Contemporary Politics courses would be extremely challenging and difficult to teach, particularly unless and before some broad consensus had developed among teachers and in schools of education about how they should be taught. Teachers would have to steer between anodyne banality and indoctrination and they would have to recognize that the first of these failures is as much to be avoided as the second. But think how much it would improve our politics if students leaving high school had some understanding of the reasons why a deeply devout person might nevertheless prefer a tolerant secular state to a tolerant religious state, or why an atheist might think that public celebrations of religion were appropriate in a nation the vast majority of whose members were religious. Or if those students had been asked to consider what differences were morally permissible in a state’s treatment of citizens and aliens who are arrested as terrorist suspects. Or if they had actually read and debated the opinions of Justice Margaret Marshall and Chief Judge Judith Kaye in the Massachusetts and New York gay marriage cases and, if they disagreed with those opinions, had been challenged to say why. Or if they had been invited to consider what made a theory scientific and whether the intelligent design theory of creation met whatever standard for classification as science they considered appropriate.

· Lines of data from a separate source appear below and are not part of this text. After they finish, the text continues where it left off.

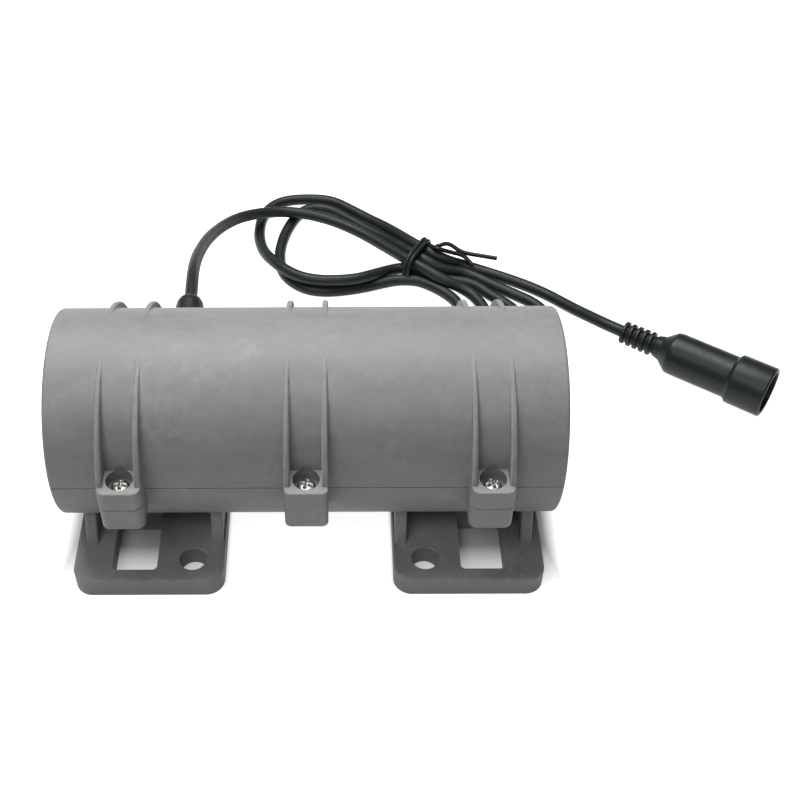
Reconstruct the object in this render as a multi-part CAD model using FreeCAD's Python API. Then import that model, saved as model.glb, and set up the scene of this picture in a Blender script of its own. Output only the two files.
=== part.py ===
"""Foot-mounted vibration motor: a double-shaft DC motor with two eccentric weights in a moulded housing.

Millimetres, +Z up. The origin lies on the mounting plane under the middle of the housing. The shaft
runs along X at axis_height, the feet rest on Z = 0 and the power lead leaves the back, towards +Y.
"""
import FreeCAD, Part
import math
import os

vec = FreeCAD.Vector

# Housing, two moulded half shells that part just below the shaft's height
axis_height = 32.0
shell_radius = 25.0
shell_wall = 2.5
shell_length = 119.1
shell_edge = 0.8
parting_drop = 0.4
parting_relief = 0.3

# Screw bosses, three along the front and three along the back
boss_spacing = 42.35
boss_width = 10.0
boss_stand_out = 6.7
boss_corner = 2.0
middle_boss_corner = 1.5
boss_edge = 0.4
flange_height = 5.3
outer_block_depth = 6.75
middle_block_depth = 6.0
skirt_thickness = 1.5
skirt_gap = 0.1
rib_thickness = 1.4
rib_drop = 7.2
rib_sink = 0.2
rib_edge = 0.45
rib_foot = 2.0
pocket_radius = 3.15
pocket_floor = 2.2

# Housing screws, self-tapping with a pan head and a cross recess
screw_inset = 4.5
screw_radius = 1.3
screw_length = 7.2
screw_head_radius = 2.15
screw_head_height = 1.5
screw_hole_clearance = 0.15
screw_pilot_clearance = 0.03
screw_tip_room = 0.3
recess_width = 0.55
recess_depth = 0.9
recess_reach = 1.25

# Feet, one plate under each end, on two cross webs
foot_overhang = 15.15
foot_length = 36.7
foot_stand_out = 0.4
foot_thickness = 5.75
foot_corner = 4.5
foot_edge = 0.5
foot_hole_inset_x = 7.7
foot_hole_inset_y = 6.7
foot_hole_radius = 3.3
foot_hole_chamfer = 0.2
window_length = 11.0
window_depth = 17.0
window_inset = 3.0
window_corner = 1.2
window_shift = 0.25
window_rib = 2.0
web_thickness = 2.9
web_foot_depth = 42.2
web_lean = 0.42
web_edge = 0.6
web_inset_outer = 2.4
web_inset_inner = 0.5

# Motor, a brushed DC type in a drawn steel can
motor_radius = 18.0
motor_length = 50.0
can_wall = 1.5
can_end = 2.0
cover_thickness = 3.0
cover_spigot_length = 2.0
cover_spigot_wall = 1.5
hub_wall = 1.7
hub_length = 2.5
hub_lip = 1.1
hub_bore = 4.0
hub_inner_lip = 0.4
hub_inner_recess = 1.4
cradle_centre = 13.0
cradle_width = 2.0
cradle_clearance = 0.05
bulkhead_bore = 16.0
bulkhead_thickness = 2.2
bulkhead_clearance = 0.1
ring_root = 0.5

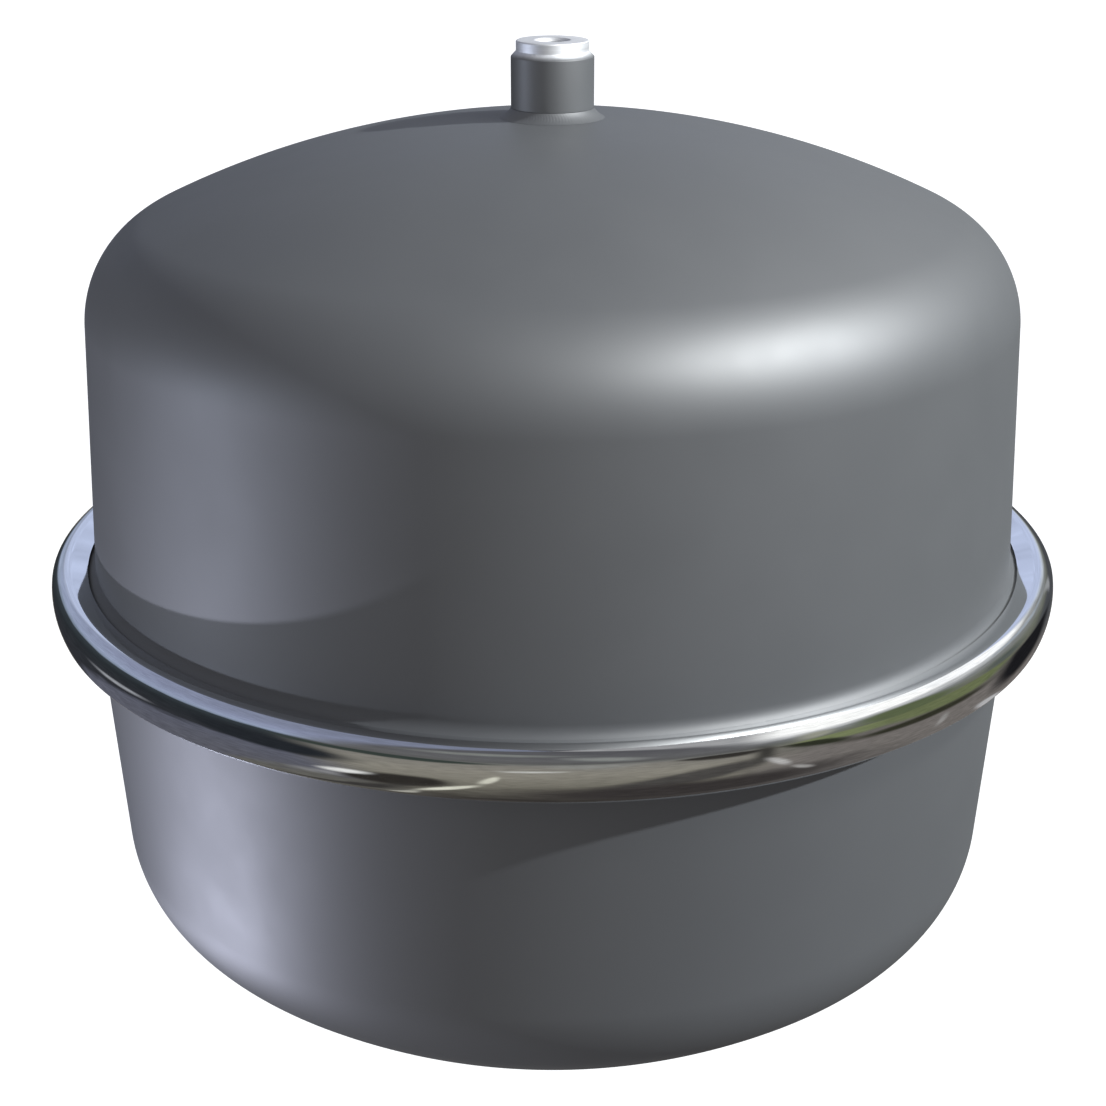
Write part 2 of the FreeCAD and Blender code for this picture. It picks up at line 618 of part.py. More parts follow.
def valve_body():
    """Brass charging valve: tail in the boss, hexagon, charging end, and a
    bore with the conical seat of the valve core."""
    body = new_body("valve_body")
    sketch = new_sketch(body, "collar_section", "XY_Plane")
    sketch.setExpression(".AttachmentOffset.Base.z", expand("boss_out + seat_gap"))
    hexagon(sketch, "collar_flats")
    collar = body.newObject("PartDesign::Pad", "collar")
    collar.Profile = sketch
    collar.setExpression("Length", expand("collar_height - seat_gap"))
    turned(body, "valve_turning", [
        ("0", "boss_out - valve_tail_length"),
        ("valve_tail_radius - valve_edge", "boss_out - valve_tail_length"),
        ("valve_tail_radius", "boss_out - valve_tail_length + valve_edge"),
        ("valve_tail_radius", "boss_out + collar_height / 2"),
        ("valve_radius", "boss_out + collar_height / 2"),
        ("valve_radius", f"{CHARGING_END} - valve_edge"),
        ("valve_radius - valve_edge", CHARGING_END),
        ("0", CHARGING_END),
    ])
    turned(body, "valve_bore", [
        ("0", "boss_out - valve_tail_length"),
        (GAS_BORE, "boss_out - valve_tail_length"),
        (GAS_BORE, SEAT_END),
        ("core_head_radius + seat_gap", SEAT_TOP),
        ("core_head_radius + seat_gap", CHARGING_END),
        ("0", CHARGING_END),
    ], "PartDesign::Groove")
    return stand(body, f"-{VALVE_LEVEL}", TURN_OVER)


def valve_seal():
    """Flat rubber seal in the boss, under the valve's hexagon."""
    body = new_body("valve_seal")
    turned(body, "seal_turning", [
        ("valve_tail_radius + seat_gap", "boss_out - seal_height"),
        ("valve_tail_radius + seal_width", "boss_out - seal_height"),
        ("valve_tail_radius + seal_width", "boss_out"),
        ("valve_tail_radius + seat_gap", "boss_out"),
    ])
    return stand(body, f"-{VALVE_LEVEL}", TURN_OVER)


def core_head():
    """Threaded head of the valve core, slotted for its key, with a socket in
    which the barrel can swivel while the head is screwed in."""
    socket = f"({CORE_HEAD_END} + core_socket)"
    body = new_body("core_head")
    turned(body, "head_turning", [
        ("core_neck_radius + seat_gap", CORE_HEAD_END),
        ("core_head_radius", CORE_HEAD_END),
        ("core_head_radius", CORE_TOP),
        ("core_chamber_radius", CORE_TOP),
        ("core_chamber_radius", socket),
        ("core_neck_radius + seat_gap", socket),
    ])
    sketch = new_sketch(body, "key_slot_section")
    closed_outline(sketch, [
        ("-key_slot_width / 2", f"{CORE_TOP} - key_slot_depth"),
        ("key_slot_width / 2", f"{CORE_TOP} - key_slot_depth"),
        ("key_slot_width / 2", CORE_TOP),
        ("-key_slot_width / 2", CORE_TOP),
    ])
    slot = body.newObject("PartDesign::Pocket", "key_slot")
    slot.Profile = sketch
    slot.Type = "ThroughAll"
    slot.Midplane = True
    return stand(body, f"-{VALVE_LEVEL}", TURN_OVER)


def core_barrel():
    """Thin barrel that holds the spring and ends in the sealing face."""
    top = f"({CORE_HEAD_END} + core_socket - seat_gap)"
    chamber_end = f"({CORE_END} + core_floor)"
    body = new_body("core_barrel")
    turned(body, "barrel_turning", [
        ("core_port_radius", CORE_END),
        ("core_neck_radius", CORE_END),
        ("core_neck_radius", top),
        ("core_chamber_radius", top),
        ("core_chamber_radius", chamber_end),
        ("core_port_radius", chamber_end),
    ])
    return stand(body, f"-{VALVE_LEVEL}", TURN_OVER)


def core_gasket():
    """Ring on the barrel that seals on the valve's conical seat."""
    bore = "(core_neck_radius + seat_gap)"
    top = f"({SEAT_END} + gasket_height)"
    body = new_body("core_gasket")
    turned(body, "gasket_turning", [
        (bore, SEAT_END),
        (f"{GAS_BORE} - 2 * seat_gap", SEAT_END),
        ("core_head_radius - seat_gap", SEAT_TOP),
        ("core_head_radius - seat_gap", top),
        (bore, top),
    ])
    return stand(body, f"-{VALVE_LEVEL}", TURN_OVER)


def core_pin():
    """Pin that a gauge presses: button, collar for the spring, and an end
    riveted over the cup."""
    tip = f"({CHARGING_END} - pin_recess)"
    end = f"({CUP_TOP} - cup_height - pin_tail)"
    body = new_body("core_pin")
    turned(body, "pin_turning", [
        ("0", end),
        ("pin_radius", end),
        ("pin_radius", PIN_COLLAR),
        ("pin_collar_radius", PIN_COLLAR),
        ("pin_collar_radius", f"{PIN_COLLAR} + pin_collar_height"),
        ("pin_radius", f"{PIN_COLLAR} + pin_collar_height"),
        ("pin_radius", f"{tip} - pin_head_height"),
        ("pin_head_radius", f"{tip} - pin_head_height"),
        ("pin_head_radius", tip),
        ("0", tip),
    ])
    return stand(body, f"-{VALVE_LEVEL}", TURN_OVER)


def core_cup():
    """Brass cup on the pin's inner end."""
    floor = f"({CUP_TOP} - cup_height)"
    bore = "(pin_radius + seat_gap)"
    body = new_body("core_cup")
    turned(body, "cup_turning", [
        (bore, floor),
        ("cup_radius", floor),
        ("cup_radius", CUP_TOP),
        ("cup_radius - cup_wall", CUP_TOP),
        ("cup_radius - cup_wall", f"{floor} + cup_wall"),
        (bore, f"{floor} + cup_wall"),
    ])
    return stand(body, f"-{VALVE_LEVEL}", TURN_OVER)


def core_washer():
    """Rubber washer in the cup, held against the barrel's end."""
    floor = f"({CUP_TOP} - cup_height + cup_wall + seat_gap)"
    bore = "(pin_radius + seat_gap)"
    rim = "(cup_radius - cup_wall - seat_gap)"
    body = new_body("core_washer")
    turned(body, "washer_turning", [
        (bore, floor),
        (rim, floor),
        (rim, f"{CORE_END} - seat_gap"),
        (bore, f"{CORE_END} - seat_gap"),
    ])
    return stand(body, f"-{VALVE_LEVEL}", TURN_OVER)


def core_spring():
    """Coil spring between the barrel's end wall and the pin's collar."""
    start = f"({CORE_END} + core_floor + seat_gap + spring_wire_radius)"
    body = new_body("core_spring")
    sketch = new_sketch(body, "wire_section")
    wire = number("spring_wire_radius")
    centre = spot("spring_mean_radius", start)
    circle = sketch.addGeometry(Part.Circle(centre, VECTOR(0, 0, 1), wire))
    place_point(sketch, circle, 3, "spring_mean_radius", start)
    bind(sketch, "Radius", (circle,), "spring_wire_radius")
    coil = body.newObject("PartDesign::AdditiveHelix", "coil")
    coil.Profile = sketch
    coil.ReferenceAxis = (sketch, ["V_Axis"])
    coil.Mode = "height-turns-angle"
    height = f"{PIN_COLLAR} - seat_gap - spring_wire_radius - {start}"
    coil.Height = number(height)
    coil.Turns = number("spring_turns")
    coil.setExpression("Height", expand(height))
    coil.setExpression("Turns", expand("spring_turns"))
    return stand(body, f"-{VALVE_LEVEL}", TURN_OVER)


def valve_cap():
    """Plastic cap screwed over the charging end, fluted for the fingers."""
    mouth = f"({CAP_CEILING} - cap_skirt)"
    end = f"({CAP_CEILING} + cap_roof)"
    body = new_body("valve_cap")
    turned(body, "cap_turning", [
        ("valve_radius + cap_gap", mouth),
        ("cap_radius", mouth),
        ("cap_radius", f"{end} - cap_edge"),
        ("cap_radius - cap_edge", end),
        ("0", end),
        ("0", CAP_CEILING),
        ("valve_radius + cap_gap", CAP_CEILING),
    ])
    sketch = new_sketch(body, "flute_section", "XY_Plane")
    sketch.setExpression(".AttachmentOffset.Base.z", expand(CAP_CEILING))
    centre = VECTOR(number("cap_radius"), 0, 0)
    circle = sketch.addGeometry(Part.Circle(centre, VECTOR(0, 0, 1), number("cap_flute_radius")))
    place_point(sketch, circle, 3, "cap_radius", "0")
    bind(sketch, "Radius", (circle,), "cap_flute_radius")
    flute = body.newObject("PartDesign::Pocket", "flute")
    flute.Profile = sketch
    flute.Length = number("2 * cap_skirt")
    flute.setExpression("Length", expand("2 * cap_skirt"))
    around = body.newObject("PartDesign::PolarPattern", "flutes")
    around.Originals = [flute]
    around.Axis = (sketch, ["N_Axis"])
    around.Angle = 360
    around.Occurrences = int(number("cap_flutes"))
    around.setExpression("Occurrences", expand("cap_flutes"))
    body.Tip = around
    return stand(body, f"-{VALVE_LEVEL}", TURN_OVER)


def cap_seal():
    """Rubber disc between the cap and the charging end."""
    disc = DOC.addObject("Part::Cylinder", "cap_seal")
    disc.Label = "cap_seal"
    disc.setExpression("Radius", expand("valve_radius"))
    disc.setExpression("Height", expand("cap_seal_height"))
    return stand(disc, f"-({VALVE_LEVEL} + {CHARGING_END} + seat_gap)", TURN_OVER)


PIECES = [
    upper_shell, lower_shell, diaphragm, clamp_ring, connection_nipple, nipple_weld,
    valve_boss, valve_boss_weld, valve_body, valve_seal, core_head, core_barrel, core_gasket,
    core_pin, core_cup, core_washer, core_spring, valve_cap, cap_seal,
]


def check_cut(body, before, after):
    """A cut feature has to take material away."""
    if after >= before:
        raise RuntimeError(f"{body} lost nothing to its cut")


def check_document(pieces):
    """No failed object, and each piece one valid closed solid."""
    for item in DOC.Objects:
        if "Invalid" in item.State or "Error" in item.State:
            raise RuntimeError(f"{item.Name} failed: {item.State}")
    for piece in pieces:
        shape = piece.Shape
        if shape.isNull() or not shape.isValid() or len(shape.Solids) != 1:
            raise RuntimeError(f"{piece.Label} is not one valid solid")
    check_cut("valve_body", DOC.valve_turning.Shape.Volume, DOC.valve_bore.Shape.Volume)
    check_cut("core_head", DOC.head_turning.Shape.Volume, DOC.key_slot.Shape.Volume)
    check_cut("valve_cap", DOC.cap_turning.Shape.Volume, DOC.flutes.Shape.Volume)


def main():
    """Builds every piece and writes one file for each."""
    fill_sheet()
    pieces = [make() for make in PIECES]
    DOC.recompute()
    check_document(pieces)
    os.makedirs("parts", exist_ok=True)
    for piece in pieces:
        piece.Shape.exportStep(f"parts/{piece.Label}.step")
        print(piece.Label, round(piece.Shape.Volume, 2))


main()
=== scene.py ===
# %% [markdown]
# # A diaphragm expansion tank
#
# A closed heating system needs somewhere for its water to go as it warms up.
# This tank is that place: two drawn steel shells with a rubber diaphragm
# between them, held at the rim by a bright rolled ring. Water comes in through
# the stub on top, and gas is pumped in through a small valve underneath.
#
# The solids are already made and packed as a frame. This lesson gives them
# their finish: surfaces that are smooth enough to mirror a yard, paint, chrome,
# turned steel, a thread, and the light and camera that show them.

# %% Load the frame
import json
import math

import bmesh
import bpy
import numpy as np
from mathutils import Matrix, Vector


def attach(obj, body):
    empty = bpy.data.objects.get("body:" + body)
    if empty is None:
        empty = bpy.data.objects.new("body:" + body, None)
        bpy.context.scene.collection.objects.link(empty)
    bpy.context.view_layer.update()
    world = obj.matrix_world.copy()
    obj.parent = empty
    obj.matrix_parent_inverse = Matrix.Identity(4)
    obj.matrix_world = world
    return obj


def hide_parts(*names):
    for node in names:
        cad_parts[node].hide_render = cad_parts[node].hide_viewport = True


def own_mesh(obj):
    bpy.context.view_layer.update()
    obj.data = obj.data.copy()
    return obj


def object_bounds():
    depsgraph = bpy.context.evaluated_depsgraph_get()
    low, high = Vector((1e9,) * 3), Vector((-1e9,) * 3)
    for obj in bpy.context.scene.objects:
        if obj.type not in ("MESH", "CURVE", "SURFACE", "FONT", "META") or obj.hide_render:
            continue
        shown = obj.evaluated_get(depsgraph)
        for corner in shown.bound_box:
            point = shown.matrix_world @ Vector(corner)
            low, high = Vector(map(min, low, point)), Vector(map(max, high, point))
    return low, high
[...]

I know, of course, that this suggestion bristles with possibly insuperable political difficulties. The selection of texts would be intensely controversial and the danger of manipulation by local political and religious groups very great indeed. It would be much easier for everyone—school boards, school principals, and teachers particularly—if nothing like this were attempted. But we cheat our children inexcusably if education is so remote from political issues that we allow the nation to continue only to masquerade as democratic. The idea that public education is a school for democracy is certainly not new: it was at the center of John Dewey’s enormously influential educational philosophy. What is new in this suggestion is only its specificity about content and its high ambition; but that is driven only by a more realistic opinion of what genuine democracy needs and the cost we pay in legitimacy so long as we fail to provide it.